:: Available records ::
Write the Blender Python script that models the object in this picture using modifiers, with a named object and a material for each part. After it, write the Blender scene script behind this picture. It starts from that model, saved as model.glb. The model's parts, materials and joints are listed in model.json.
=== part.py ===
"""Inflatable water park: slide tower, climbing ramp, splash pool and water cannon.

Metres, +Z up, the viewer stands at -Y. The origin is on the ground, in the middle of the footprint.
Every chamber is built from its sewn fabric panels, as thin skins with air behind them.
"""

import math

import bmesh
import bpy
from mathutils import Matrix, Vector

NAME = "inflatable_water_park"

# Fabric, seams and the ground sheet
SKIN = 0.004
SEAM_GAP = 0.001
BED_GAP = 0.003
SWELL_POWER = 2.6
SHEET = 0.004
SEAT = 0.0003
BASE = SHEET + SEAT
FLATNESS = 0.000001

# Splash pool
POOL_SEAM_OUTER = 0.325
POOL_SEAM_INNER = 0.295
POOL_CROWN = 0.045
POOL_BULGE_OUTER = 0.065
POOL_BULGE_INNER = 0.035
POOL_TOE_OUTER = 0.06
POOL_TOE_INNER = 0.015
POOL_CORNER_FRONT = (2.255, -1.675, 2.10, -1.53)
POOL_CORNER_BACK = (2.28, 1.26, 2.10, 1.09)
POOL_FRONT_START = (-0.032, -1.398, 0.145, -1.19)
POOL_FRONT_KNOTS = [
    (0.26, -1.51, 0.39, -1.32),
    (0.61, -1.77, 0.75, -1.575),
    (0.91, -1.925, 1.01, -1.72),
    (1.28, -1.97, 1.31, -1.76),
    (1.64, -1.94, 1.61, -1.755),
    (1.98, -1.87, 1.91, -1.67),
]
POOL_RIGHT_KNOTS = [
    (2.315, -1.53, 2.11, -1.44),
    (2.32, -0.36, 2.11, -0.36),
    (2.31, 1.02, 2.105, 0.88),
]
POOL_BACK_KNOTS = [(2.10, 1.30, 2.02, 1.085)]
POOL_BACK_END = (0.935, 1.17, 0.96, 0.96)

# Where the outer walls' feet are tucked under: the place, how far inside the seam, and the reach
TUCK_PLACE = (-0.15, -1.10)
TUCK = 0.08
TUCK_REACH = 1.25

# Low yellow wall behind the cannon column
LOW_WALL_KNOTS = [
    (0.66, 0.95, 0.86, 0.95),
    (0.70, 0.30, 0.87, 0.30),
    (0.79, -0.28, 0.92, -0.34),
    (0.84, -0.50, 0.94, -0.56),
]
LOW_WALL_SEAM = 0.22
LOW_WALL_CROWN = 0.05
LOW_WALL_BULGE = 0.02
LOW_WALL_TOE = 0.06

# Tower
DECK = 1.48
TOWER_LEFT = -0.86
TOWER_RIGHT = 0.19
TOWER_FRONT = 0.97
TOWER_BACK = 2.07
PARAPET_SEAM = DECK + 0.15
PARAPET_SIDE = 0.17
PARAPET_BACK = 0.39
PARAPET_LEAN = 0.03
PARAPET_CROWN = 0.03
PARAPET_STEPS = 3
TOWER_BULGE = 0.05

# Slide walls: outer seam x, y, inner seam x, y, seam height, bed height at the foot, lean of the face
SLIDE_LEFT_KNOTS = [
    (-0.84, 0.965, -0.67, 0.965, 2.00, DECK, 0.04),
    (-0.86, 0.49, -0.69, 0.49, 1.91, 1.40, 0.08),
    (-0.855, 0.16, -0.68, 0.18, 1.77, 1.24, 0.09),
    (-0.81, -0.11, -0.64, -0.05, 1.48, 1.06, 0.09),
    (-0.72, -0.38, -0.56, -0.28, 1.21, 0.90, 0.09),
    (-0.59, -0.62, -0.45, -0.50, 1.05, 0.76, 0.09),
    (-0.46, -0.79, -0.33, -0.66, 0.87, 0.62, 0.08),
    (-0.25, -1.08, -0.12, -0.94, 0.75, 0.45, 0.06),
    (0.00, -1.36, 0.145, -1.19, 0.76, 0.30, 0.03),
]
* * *
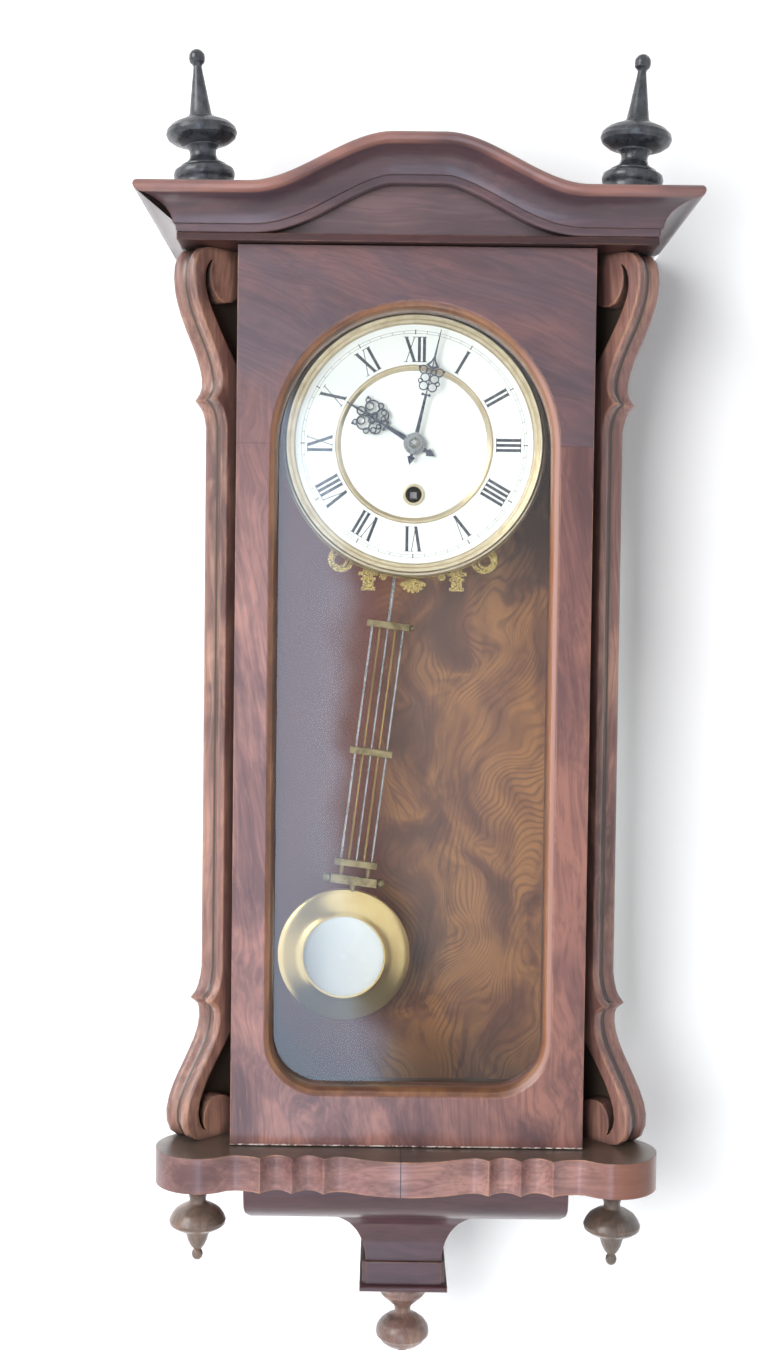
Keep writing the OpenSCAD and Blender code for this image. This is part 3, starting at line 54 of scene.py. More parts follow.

:: Request ::
Quote nothing but the lines that run from the line containing "Write the Blender Python" through the line containing "and water cannon.", keeping both of them word for word.

:: Answer to this problem ::
Write the Blender Python script that models the object in this picture using modifiers, with a named object and a material for each part. After it, write the Blender scene script behind this picture. It starts from that model, saved as model.glb. The model's parts, materials and joints are listed in model.json.
=== part.py ===
"""Inflatable water park: slide tower, climbing ramp, splash pool and water cannon.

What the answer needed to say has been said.